*Short problem*. Tell me how many lines hold "this", please, using only the number.

## Start

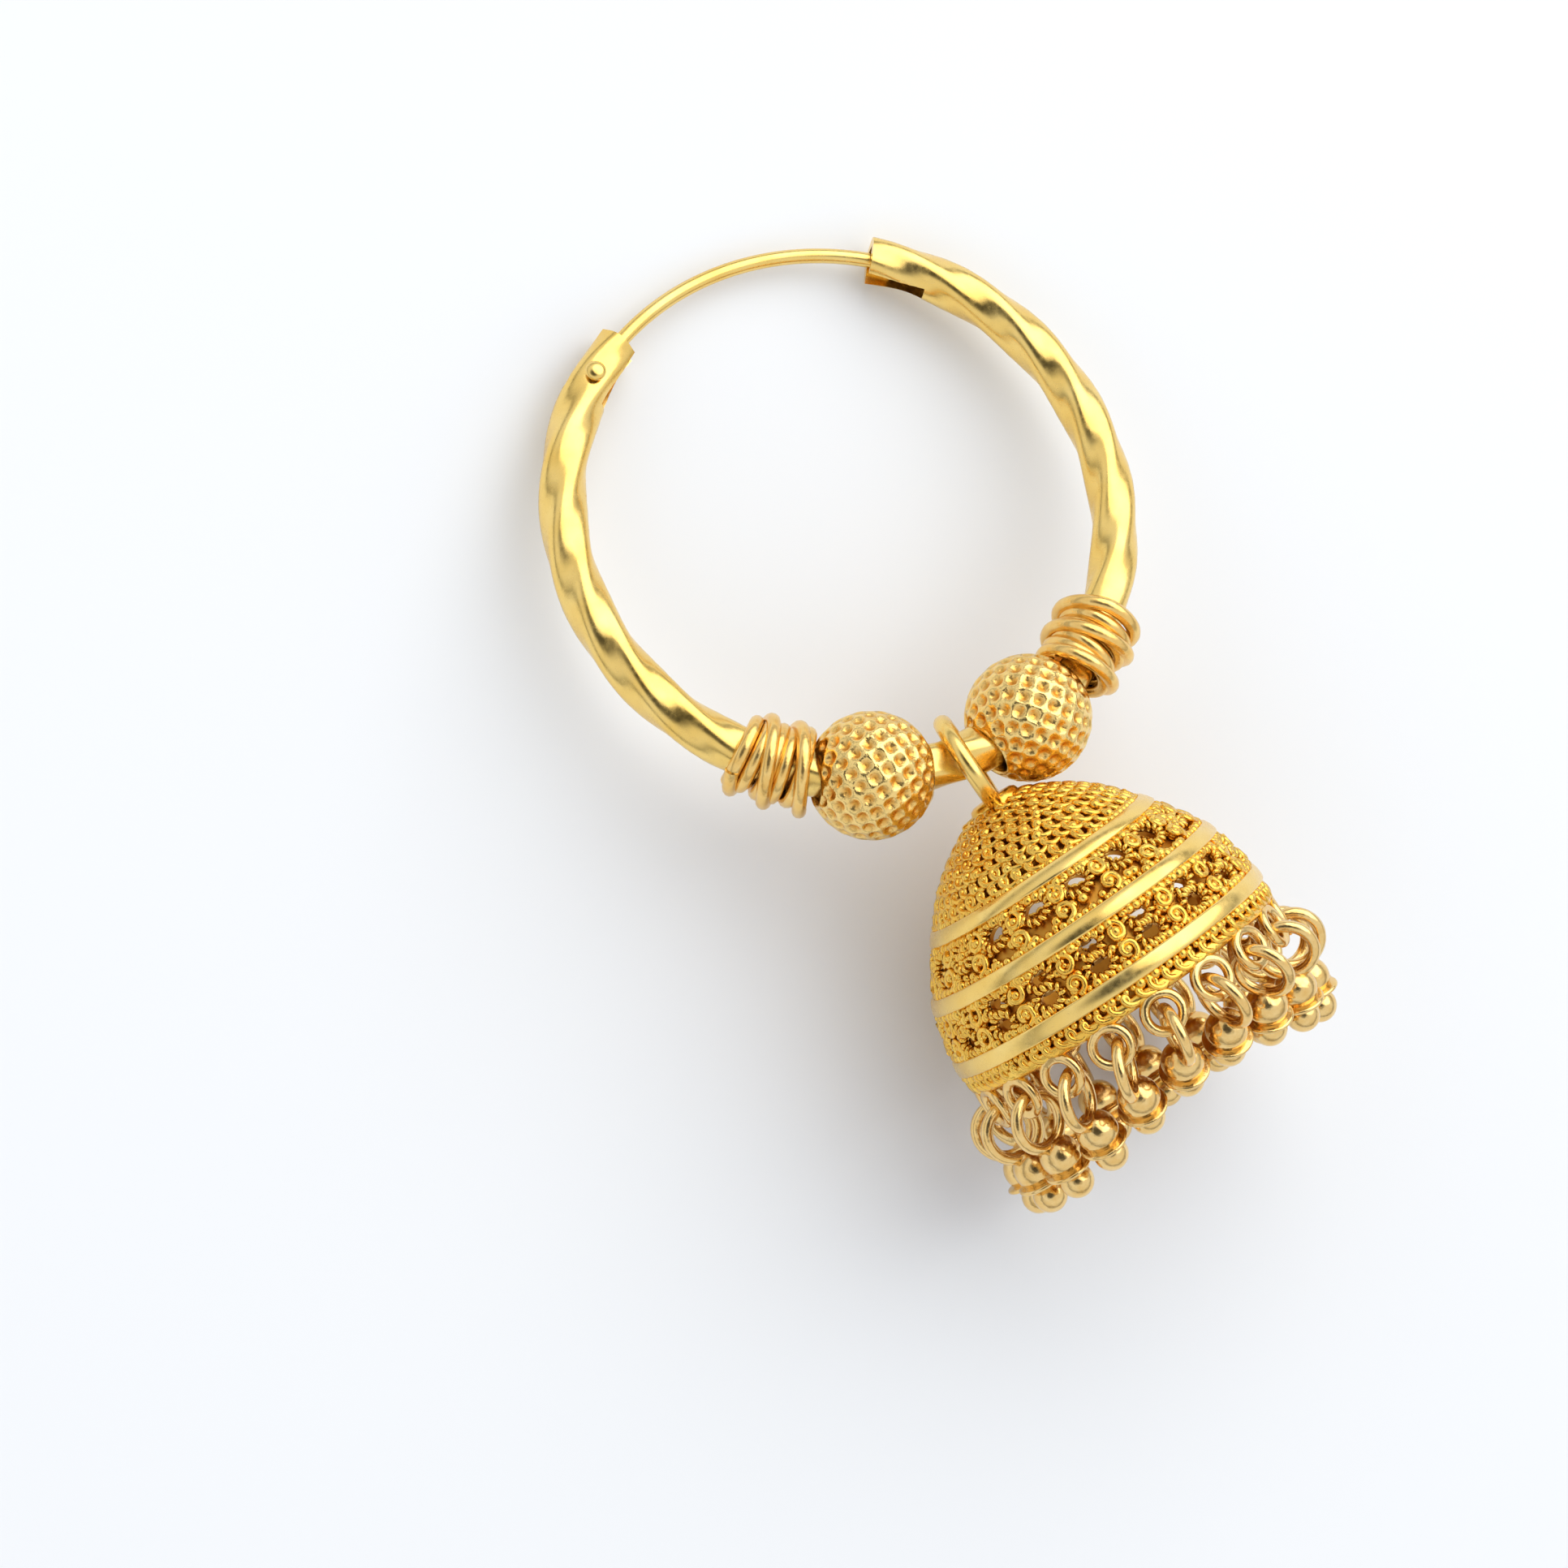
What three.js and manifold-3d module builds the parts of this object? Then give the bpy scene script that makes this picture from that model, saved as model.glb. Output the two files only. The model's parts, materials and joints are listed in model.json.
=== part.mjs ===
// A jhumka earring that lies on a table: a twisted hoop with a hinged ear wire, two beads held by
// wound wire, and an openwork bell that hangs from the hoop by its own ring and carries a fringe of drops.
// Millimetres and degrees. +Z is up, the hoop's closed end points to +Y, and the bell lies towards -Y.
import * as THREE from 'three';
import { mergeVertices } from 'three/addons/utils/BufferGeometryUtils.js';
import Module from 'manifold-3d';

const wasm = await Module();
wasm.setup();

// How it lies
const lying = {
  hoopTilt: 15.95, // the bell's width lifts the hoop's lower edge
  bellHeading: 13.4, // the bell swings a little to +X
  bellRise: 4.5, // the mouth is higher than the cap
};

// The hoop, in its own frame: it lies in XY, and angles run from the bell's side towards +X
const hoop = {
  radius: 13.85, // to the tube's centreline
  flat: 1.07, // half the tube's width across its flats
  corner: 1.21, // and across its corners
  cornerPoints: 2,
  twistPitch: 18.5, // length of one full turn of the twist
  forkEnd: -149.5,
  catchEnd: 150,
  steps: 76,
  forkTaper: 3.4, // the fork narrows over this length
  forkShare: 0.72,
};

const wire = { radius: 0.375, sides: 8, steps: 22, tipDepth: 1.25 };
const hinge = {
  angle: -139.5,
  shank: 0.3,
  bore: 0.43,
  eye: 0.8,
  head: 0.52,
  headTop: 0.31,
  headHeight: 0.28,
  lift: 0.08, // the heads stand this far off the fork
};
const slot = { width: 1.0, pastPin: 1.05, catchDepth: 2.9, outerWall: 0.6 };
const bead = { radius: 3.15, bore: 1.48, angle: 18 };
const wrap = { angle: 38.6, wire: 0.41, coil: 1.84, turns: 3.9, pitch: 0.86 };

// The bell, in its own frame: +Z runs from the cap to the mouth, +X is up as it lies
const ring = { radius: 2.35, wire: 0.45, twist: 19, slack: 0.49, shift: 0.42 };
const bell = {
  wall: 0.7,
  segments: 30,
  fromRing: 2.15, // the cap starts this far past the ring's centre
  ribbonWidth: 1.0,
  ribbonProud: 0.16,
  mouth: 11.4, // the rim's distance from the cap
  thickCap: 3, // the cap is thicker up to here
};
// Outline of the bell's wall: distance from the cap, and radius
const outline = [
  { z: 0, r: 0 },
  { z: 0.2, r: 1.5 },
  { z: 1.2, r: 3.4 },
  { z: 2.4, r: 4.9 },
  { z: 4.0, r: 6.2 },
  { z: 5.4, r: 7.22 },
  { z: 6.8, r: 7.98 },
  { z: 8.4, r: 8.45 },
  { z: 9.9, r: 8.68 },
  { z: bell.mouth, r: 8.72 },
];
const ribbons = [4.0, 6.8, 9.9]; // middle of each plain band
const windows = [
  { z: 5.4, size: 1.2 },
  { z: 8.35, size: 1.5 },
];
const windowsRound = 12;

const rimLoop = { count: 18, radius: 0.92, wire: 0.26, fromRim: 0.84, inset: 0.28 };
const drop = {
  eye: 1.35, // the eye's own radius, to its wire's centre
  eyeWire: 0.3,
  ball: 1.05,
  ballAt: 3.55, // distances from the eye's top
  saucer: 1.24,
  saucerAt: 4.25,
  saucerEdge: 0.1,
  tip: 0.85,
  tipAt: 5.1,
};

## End

*Task result*. 4